The final stage integrates bottom-to-top and top-to-down approaches to cross-validate market size, segmentation splits, and forecast assumptions. Demand estimates are reconciled with macro indicators such as beauty and personal care market growth, urban consumption trends, export momentum, and regulatory enforcement intensity. Assumptions around resin price volatility, sustainability adoption rates, customization intensity, and D2C scaling trajectories are stress-tested to understand their impact on packaging demand and supplier economics. Sensitivity analysis is conducted across key variables including premiumization pace, refill adoption, EPR compliance costs, and consolidation within the packaging supplier base. Market models are refined until alignment is achieved between brand demand, supplier capacity, and regulatory realities, ensuring internal consistency and robust directional forecasting through 2035.

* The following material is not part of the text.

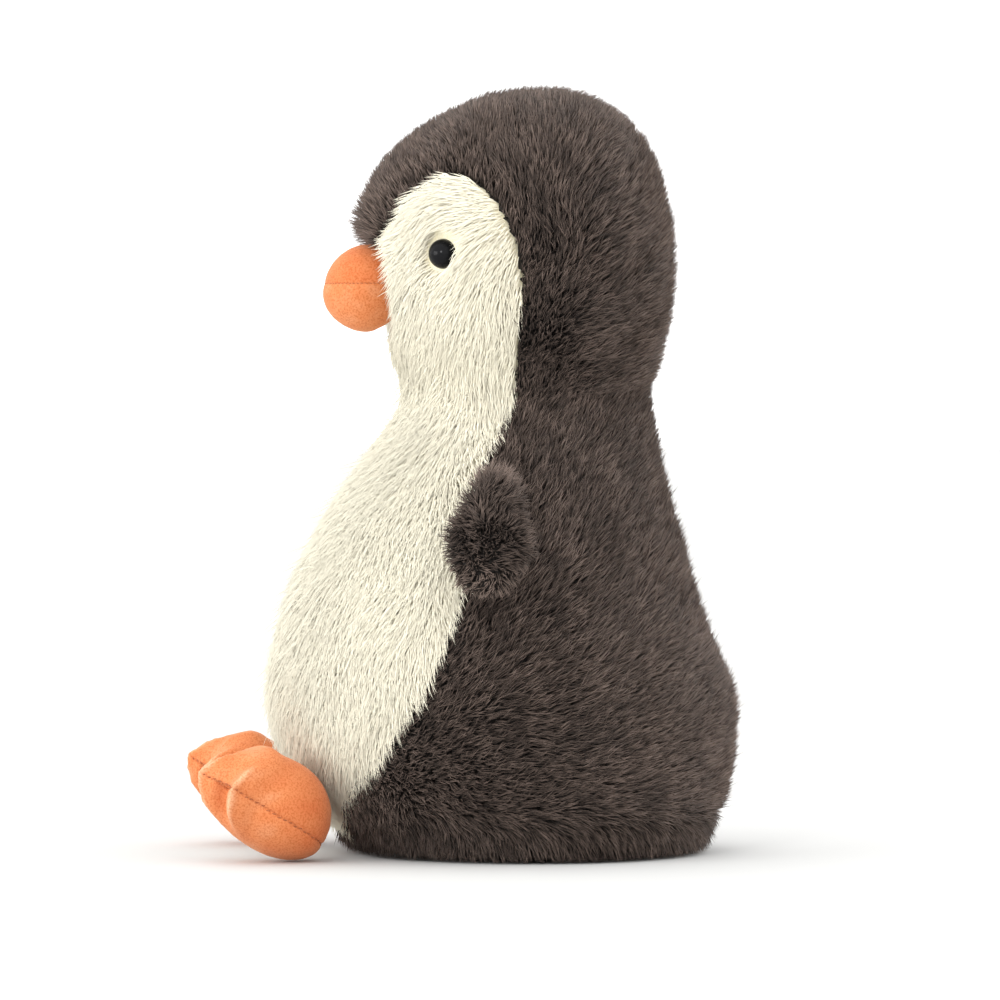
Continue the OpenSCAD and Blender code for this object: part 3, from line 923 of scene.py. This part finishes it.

The India Cosmetic Packaging Market holds strong long-term potential, supported by sustained growth in beauty and personal care consumption, rising disposable incomes, increasing penetration of premium and dermatology-led products, and rapid expansion of D2C and e-commerce channels. Packaging is increasingly viewed as a strategic differentiator rather than a cost input, driving demand for functional, aesthetic, and sustainable solutions. As brands expand portfolios and upgrade packaging formats, higher-value packaging segments are expected to grow faster through 2035.
The market features a mix of large organized domestic players, multinational packaging companies with India operations, and a wide base of mid-sized and regional converters. Competition is shaped by material specialization, quality consistency, customization capability, compliance readiness, and the ability to scale with fast-growing cosmetic brands. Organized players dominate premium, export-oriented, and multinational brand accounts, while regional converters remain competitive in mass-market and local brand segments.
Key growth drivers include expansion of skincare and haircare categories, rising premiumization and brand differentiation, growth of D2C and online-first beauty brands, and increasing regulatory focus on sustainable packaging. Additional momentum comes from higher packaging intensity per product, frequent new launches, and increasing export activity by Indian cosmetic manufacturers. The shift toward functional dispensing systems and recyclable materials further strengthens long-term demand.
Challenges include raw material price volatility, high customization and tooling costs, quality consistency across a fragmented supplier base, and rising compliance obligations related to EPR and sustainability reporting. Smaller converters face pressure to upgrade capabilities and documentation, while brands must balance sustainability goals with cost sensitivity in mass-market segments. Managing complexity from SKU proliferation and short product lifecycles also remains a persistent execution challenge.